Park won on 125-158-283, her lowest total for three years. Marifelix Sarria from Cuba and Mary Theisen Lappen from the United States were second and third, both well below the numbers they made in finishing first and second at the Pan American Championships in July. Sarria made 118-157-275 and Theisen Lappen 115-154-269.

When Theisen Lappen lost her 159kg final attempt to a jury review, Emily Campbell had a chance to win a medal for Great Britain, but she failed on 159kg and was fourth across the board.

Zhu Linhan, an 18-year-old debutant from China, won snatch bronze and finished fifth on 116-140-256.

Marifelix Sarria (CUB)

A former skiing champion finished 11th, one place below her target in Forde. The German Kiara Klug, 22, was a national downhill champion as a teenager, but her Olympic dreams have switched from winter to summer.

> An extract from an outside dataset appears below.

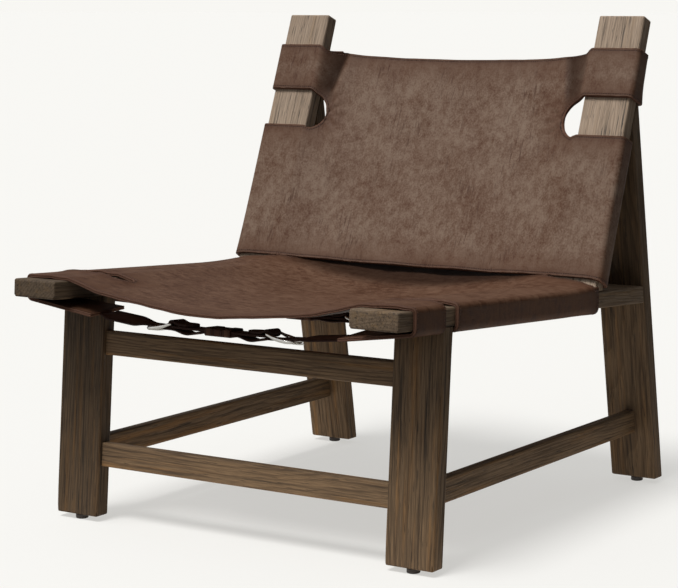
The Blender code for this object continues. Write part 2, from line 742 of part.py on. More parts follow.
MAIN_LEVEL = -(BUCKLE_WIRE + LEATHER_GAP + CENTRE_THICKNESS / 2)
RETURN_LEVEL = MAIN_LEVEL + CENTRE_THICKNESS + LEATHER_GAP
TAIL_LEVEL = MAIN_LEVEL - CENTRE_THICKNESS / 2 - LEATHER_GAP - BILLET_THICKNESS / 2
TOE_LEVEL = BUCKLE_WIRE + LEATHER_GAP + BILLET_THICKNESS / 2 - BUCKLE_CURL
PRONG_EYE = BUCKLE_WIRE + PRONG_CLEARANCE + PRONG_WIRE
PRONG_TOE_LEVEL = -(BUCKLE_CURL + BUCKLE_WIRE + LEATHER_GAP + PRONG_WIRE)
PRONG_SLOT_HALF = PRONG_WIRE + PRONG_SLOT_PLAY
KEEPER_OFFSET = SLEEVE_LENGTH / 2 + JOINT_GAP + KEEPER_LENGTH / 2
TURNS = (("left", pi), ("right", 0.0))


def curl(reach):
    """How far a buckle has dropped at a distance outward from its bar, as a share."""
    return 1 - (1 - reach / BUCKLE_LENGTH) ** 2


def ease(share):
    """A share that leaves zero and reaches one without a kink."""
    share = min(max(share, 0.0), 1.0)
    return share * share * (3 - 2 * share)


def billet_level(reach):
    """The billet's middle where it dives from the buckle's toe to under the centre strap."""
    toe = BUCKLE_LENGTH - BILLET_TOE_REST
    share = (reach - BILLET_TAIL_REST) / (toe - BILLET_TAIL_REST)
    return TAIL_LEVEL + (TOE_LEVEL - TAIL_LEVEL) * ease(share)


def prong_level(reach):
    return -PRONG_EYE + (PRONG_TOE_LEVEL + PRONG_EYE) * curl(reach)


def oblong(start, end, half):
    """A slot with round ends along the strap."""
    return arc(start + half, 0.0, half, 90, 270, 3) + arc(end - half, 0.0, half, -90, 90, 3)


def strap_sheet(path, tips):
    """A strap along a path of points, narrowed to a blunt point at the numbers in tips."""
    def spot(column, row):
        half = STRAP_WIDTH / 2 * (STRAP_TIP_SHARE if column in tips else 1)
        across, level = path[column]
        return (across, half * (2 * row - 1), level)

    return sheet_grid(len(path), 2, spot)


def cut_sheet(mesh, thickness, slots):
    """A sheet with its thickness and its slots."""
    holder = make_holder(mesh)
    thicken(holder, thickness)
    tools = [(outline_solid(slot, 2 * CUT_OVERRUN), 0.0) for slot in slots]
    return combined(finished_mesh(holder), "DIFFERENCE", tools)


def centre_strap_mesh():
    """The doubled strap between two buckles, folded back round the bar of each."""
    bend = -MAIN_LEVEL
    half = [(0.0, MAIN_LEVEL), (BAR_OFFSET / 2, MAIN_LEVEL)]
    half += arc(BAR_OFFSET, 0.0, bend, -90, 90, 6)
    for step in range(1, 4):
        share = step / 3
        half.append((BAR_OFFSET - RETURN_FALL * share, bend + (RETURN_LEVEL - bend) * ease(share)))
    half.append((BAR_OFFSET - CENTRE_RETURN + STRAP_POINT, RETURN_LEVEL))
    half.append((BAR_OFFSET - CENTRE_RETURN, RETURN_LEVEL))
    path = both_halves(half)
    inner = BAR_OFFSET - PRONG_SLOT_REACH
    outer = BAR_OFFSET + CUT_OVERRUN
    slots = [oblong(inner, outer, PRONG_SLOT_HALF), oblong(-outer, -inner, PRONG_SLOT_HALF)]
    return cut_sheet(strap_sheet(path, (0, len(path) - 1)), CENTRE_THICKNESS, slots)


def billet_mesh(flap_end, rise, slope):
    """The strap from under a flap, over the buckle's toe and down to the keepers."""
    path = [(TAIL_END, TAIL_LEVEL), (TAIL_END + STRAP_POINT, TAIL_LEVEL)]
    dive = BUCKLE_LENGTH - BILLET_TOE_REST - BILLET_TAIL_REST
    for step in range(7):
        reach = BILLET_TAIL_REST + dive * step / 6
        path.append((BAR_OFFSET + reach, billet_level(reach)))
    path.append((BAR_OFFSET + BUCKLE_LENGTH + BUCKLE_WIRE, TOE_LEVEL))
    end_level = rise - LEATHER_THICKNESS / 2 - LEATHER_GAP - BILLET_THICKNESS / 2
    path.append((flap_end, end_level))
    path.append((flap_end + FLAP_LAP, end_level + slope * FLAP_LAP))

    room = PRONG_WIRE + PRONG_CLEARANCE + BILLET_THICKNESS / 2
    reaches = [BUCKLE_LENGTH * step / 100 for step in range(101)]
    crossed = [reach for reach in reaches if abs(prong_level(reach) - billet_level(reach)) < room]
    slot = oblong(BAR_OFFSET + crossed[0] - PRONG_CLEARANCE,
                  BAR_OFFSET + crossed[-1] + PRONG_CLEARANCE, PRONG_SLOT_HALF)
    return cut_sheet(strap_sheet(path, (0,)), BILLET_THICKNESS, [slot])


def buckle_mesh():
    """A round wire frame that curls up from its toe to its bar, with the bar at the origin."""
    half = STRAP_WIDTH / 2 + BUCKLE_SIDE_PLAY + BUCKLE_WIRE
    heel = BUCKLE_HEEL_RADIUS
    toe = BUCKLE_TOE_RADIUS
    side = [heel + (BUCKLE_LENGTH - toe - heel) * share / 3 for share in (1, 2)]
    outline = [(reach, -half) for reach in side]
    outline += arc(BUCKLE_LENGTH - toe, toe - half, toe, -90, 0, 4)
    outline += arc(BUCKLE_LENGTH - toe, half - toe, toe, 0, 90, 4)
    outline += [(reach, half) for reach in reversed(side)]
    outline += arc(heel, half - heel, heel, 90, 180, 3)
    outline += arc(heel, heel - half, heel, 180, 270, 3)
    points = [(reach, across, -BUCKLE_CURL * curl(reach)) for reach, across in outline]
    return wire_solid(points, BUCKLE_WIRE, True)


def prong_mesh():
    """A prong whose eye goes round the bar at the origin and whose tip passes the toe."""
    points = [(reach, 0.0, level) for reach, level in arc(0.0, 0.0, PRONG_EYE, -20, 270, 10)]
    for step in range(1, 7):
        reach = BUCKLE_LENGTH * step / 6
        points.append((reach, 0.0, prong_level(reach)))
    for share in (0.5, 1.0):
        points.append((BUCKLE_LENGTH + PRONG_OVERHANG * share, 0.0,
                       PRONG_TOE_LEVEL + PRONG_TIP_LIFT * share ** 2))
    return wire_solid(points, PRONG_WIRE, False)


def band_mesh(length, play):
    """A band round the centre strap and the billet's tail, with its play over the strap."""
    low = TAIL_LEVEL - BILLET_THICKNESS / 2 - LOOP_PLAY
    high = MAIN_LEVEL + CENTRE_THICKNESS / 2 + play
    half = STRAP_WIDTH / 2 + LOOP_PLAY

    right = half - LOOP_RADIUS
    top = high - LOOP_RADIUS
    bottom = low + LOOP_RADIUS

    def ring(radius):
        return (arc(right, top, radius, 0, 90, 2) + arc(-right, top, radius, 90, 180, 2)
                + arc(-right, bottom, radius, 180, 270, 2) + arc(right, bottom, radius, 270, 360, 2))

    band = outline_solid(ring(LOOP_RADIUS + KEEPER_THICKNESS), length, ring(LOOP_RADIUS))
    band.transform(Euler(SIDE_VIEW).to_matrix().to_4x4())
    return band


def make_strap_set(name, empty, centre, billet, keeper=None):
    """Two buckles on a centre strap, each taking a billet from its own side."""
    place(make_piece(name + "_centre_strap", centre.copy(), "strap_leather"), empty)
    pieces = [("_billet_", billet, 0.0, "strap_leather"),
              ("_buckle_", frame_mesh, BAR_OFFSET, "polished_steel"),
              ("_prong_", tongue_mesh, BAR_OFFSET, "polished_steel")]
    if keeper:
        pieces.append(("_keeper_", keeper, KEEPER_OFFSET, "keeper_leather"))
    for side, turn in TURNS:
        for kind, mesh, offset, finish in pieces:
            piece = make_piece(name + kind + side, mesh.copy(), finish)
            place(piece, empty, (cos(turn) * offset, 0.0, 0.0), (0.0, 0.0, turn))


# The chair

clear_scene()
parts = make_collection("lounge_chair")
cutters = make_collection("cutters")
chair = make_empty("chair", None, (0.0, -DEPTH_MIDDLE, 0.0))
rail_empty = make_empty("along_rails", chair, (0.0, *rail.foot), (-RAIL_SLOPE, 0.0, 0.0))
post_empty = make_empty("along_posts", chair, (0.0, *post.foot), (-POST_LEAN, 0.0, 0.0))

batten_top = front_leg.at(LOWER_BATTEN_RISE + BATTEN_HEIGHT, FRONT_BATTEN_INSET)
batten = Board(Vector((0.0, batten_top.y)), FLOOR_HEADING)
rail_under = front_leg.along(0.0, rail.line(BOARD_THICKNESS), rail.heading)
upper_batten_rise = rail_under - UPPER_BATTEN_DROP - BATTEN_HEIGHT
rail_top = rear_leg.along(REAR_BATTEN_INSET, rail.line(0.0), rail.heading)
rear_lower_rise = rail_top - REAR_LOWER_DROP - BATTEN_HEIGHT
rear_upper_rise = rail_top + REAR_UPPER_LIFT
feet = []
front_legs = []
rear_legs = []
for side, sign in SIDES:
    front, rear = make_side_frame(side, sign)
    front_legs.append(front)
    rear_legs.append(rear)
    feet += [("front_" + side, front_leg, front, sign), ("rear_" + side, rear_leg, rear, sign)]
for name, rise in (("front_stretcher_lower", LOWER_BATTEN_RISE),
                   ("front_stretcher_upper", upper_batten_rise)):
    make_cross_batten(name, front_leg, rise, FRONT_BATTEN_INSET, -FRONT_LEG_RAKE, front_legs)
for name, rise in (("rear_crossbar_lower", rear_lower_rise), ("rear_crossbar_upper", rear_upper_rise)):
    make_cross_batten(name, rear_leg, rise, REAR_BATTEN_INSET, REAR_LEG_RAKE, rear_legs)
make_glides(feet)
make_seat_sling()
make_back_sling()

frame_mesh = buckle_mesh()
tongue_mesh = prong_mesh()
centre_mesh = centre_strap_mesh()
# Out of sight the keepers and the sleeve are sewn to the centre strap and belong to its solid.
# The exact solver drops the slotted strap from this union, the manifold one keeps it.
sewn_keeper = band_mesh(KEEPER_LENGTH, -SEWN_DEPTH)
sewn_sleeve = band_mesh(SLEEVE_LENGTH, -SEWN_DEPTH)
bands = [(sewn_keeper, -KEEPER_OFFSET), (sewn_sleeve, 0.0), (sewn_keeper, KEEPER_OFFSET)]
sewn_mesh = combined(centre_mesh.copy(), "UNION", bands, "MANIFOLD")

# The seat's flaps fall away toward their ends, by this much for each length inward
seat_flap_run = HALF_WIDTH + LEATHER_MIDDLE - SEAT_UNDER_RADIUS - seat_flap_end
seat_flap_level = -(BOARD_THICKNESS + SEAT_UNDER_SLACK) - LEATHER_MIDDLE
tab_middle = (SEAT_SETBACK + slot_front) / 2
level = seat_flap_level - SEAT_TAB_DROP - FRONT_STRAP_RISE
spot = make_empty("front_straps", rail_empty, (0.0, tab_middle, level))
front_billet = billet_mesh(seat_flap_end, FRONT_STRAP_RISE, SEAT_TAB_DROP / seat_flap_run)
make_strap_set("front", spot, centre_mesh, front_billet, band_mesh(KEEPER_LENGTH, LOOP_PLAY))
sleeve = make_piece("front_centre_sleeve", band_mesh(SLEEVE_LENGTH, LOOP_PLAY), "strap_leather")
place(sleeve, spot)

seat_billet = billet_mesh(seat_flap_end, HIDDEN_STRAP_RISE, SEAT_MAIN_DROP / seat_flap_run)
level = seat_flap_level - SEAT_MAIN_DROP - HIDDEN_STRAP_RISE
for name, share in zip(("seat_mid", "seat_rear"), SEAT_STRAP_SHARES):
    along = slot_rear + (seat_end - slot_rear) * share
    spot = make_empty(name + "_straps", rail_empty, (0.0, along, level))
    make_strap_set(name, spot, sewn_mesh, seat_billet)

back_billet = billet_mesh(back_flap_end, HIDDEN_STRAP_RISE, 0.0)
depth = BOARD_THICKNESS + LEATHER_MIDDLE + HIDDEN_STRAP_RISE
along = BACK_BOTTOM + (BACK_CUT_LOW - BACK_BOTTOM) * BACK_STRAP_SHARE
spot = make_empty("back_main_straps", post_empty, (0.0, depth, along), (pi / 2, 0.0, 0.0))
make_strap_set("back_main", spot, sewn_mesh, back_billet)

# The top set lies on flaps that lean over the tips of the rear legs
along = (BACK_CUT_HIGH + BACK_TOP) / 2
tilt = atan2(tip_bulge, BACK_TOP - BACK_CUT_HIGH)
outward = Vector((0.0, cos(tilt), sin(tilt))) * HIDDEN_STRAP_RISE
spot = Vector((0.0, BOARD_THICKNESS + LEATHER_MIDDLE + strap_bulge(along), along)) + outward
spot = make_empty("back_top_straps", post_empty, spot, (pi / 2 + tilt, 0.0, 0.0))
make_strap_set("back_top", spot, sewn_mesh, back_billet)
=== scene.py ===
"""Looks of the leather sling lounge chair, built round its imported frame.

Metres, +Z up, the chair faces -Y. Every new piece is a surface worked out with numpy:
a leather sheet on a grid, a strap or wire as a profile carried along a path, or a turned profile.
"""
from math import cos, pi, radians, sin

import bpy
import numpy as np
from mathutils import Matrix, Vector


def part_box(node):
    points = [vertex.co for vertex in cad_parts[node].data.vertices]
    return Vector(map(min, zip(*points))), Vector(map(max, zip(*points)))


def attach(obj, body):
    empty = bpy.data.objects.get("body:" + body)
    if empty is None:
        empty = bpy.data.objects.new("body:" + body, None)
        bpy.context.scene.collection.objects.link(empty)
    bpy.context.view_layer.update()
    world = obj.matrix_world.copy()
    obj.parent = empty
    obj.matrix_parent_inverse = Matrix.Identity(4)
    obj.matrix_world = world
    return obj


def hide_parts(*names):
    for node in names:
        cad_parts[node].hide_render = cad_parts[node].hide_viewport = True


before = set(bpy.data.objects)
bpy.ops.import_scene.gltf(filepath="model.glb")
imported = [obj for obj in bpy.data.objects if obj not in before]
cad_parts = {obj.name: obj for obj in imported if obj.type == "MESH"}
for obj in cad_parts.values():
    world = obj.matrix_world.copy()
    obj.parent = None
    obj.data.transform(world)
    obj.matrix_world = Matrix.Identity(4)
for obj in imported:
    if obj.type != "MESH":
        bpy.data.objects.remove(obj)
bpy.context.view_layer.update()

# Boards and battens
HALF_WIDTH = 0.350
INNER_FACE = 0.268
BOARD_THICKNESS = 0.028
EDGE_RADIUS = 0.003
RAIL_FOOT = (-0.415519, 0.391)
RAIL_SLOPE = radians(3.75)
POST_FOOT = (0.162283, 0.353129)
POST_LEAN = radians(21.4)
FRONT_RAKE = radians(4.75)
REAR_RAKE = radians(9.25)

# Leather of both sheets: its two layers, the upper one a little thicker than the lower one, the
# room between it and a board, its middle's distance from a board, its edge and its seam
HALF_LEATHER = 0.002
THICKER = 0.0016
GAP = 0.0003
MIDDLE = GAP + HALF_LEATHER
LIP = HALF_LEATHER / 2
GROOVE = 0.0003
SEAM = 0.0045
# The closest spacing of a sheet's rows and columns, next to its edges
FINE = 0.0009
# Where the flaps end, outward from the middle
SEAT_FLAP_END, BACK_FLAP_END = 0.225, 0.243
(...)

She gave up skiing five years ago because of a “mental and emotional crisis combined with an eating disorder and a coach with whom the chemistry wasn’t right”. Klug took to the gym and weightlifting has helped her to a much better place.

“Training sucks sometimes but I love competing, I love getting ready for a competition and I love the sport. I feel I belong,” she said.

Klug, 22, won medals at the European Championships this year and her long-term aim is qualifying for the Olympics.

Are there any transferable skills from downhill skiing to the weightlifting platform?

“I learned in skiing about being in the zone. When you go to the start gate, the focus is all on you. It’s the same now when I go on stage. You shut everything else out. This is your time – and I love that.”

Kiara Klug (GER)

In her skiing career Klug weighed about 20kg less than today’s 93kg, and she will get heavier yet.

“I want to go up and see how I feel, to try and get more power,” she said. “I’m planning to bulk up over the winter. I’m not so heavy that I couldn’t lose the weight, so I will try heavier, and if it looks like I’ll have a better chance of qualifying at 86 or whatever the Olympic weight class is, I’ll be able to try that.”

Klug made 111-130-241, one kilo below her best, and knows she has plenty of work to do in clean and jerk.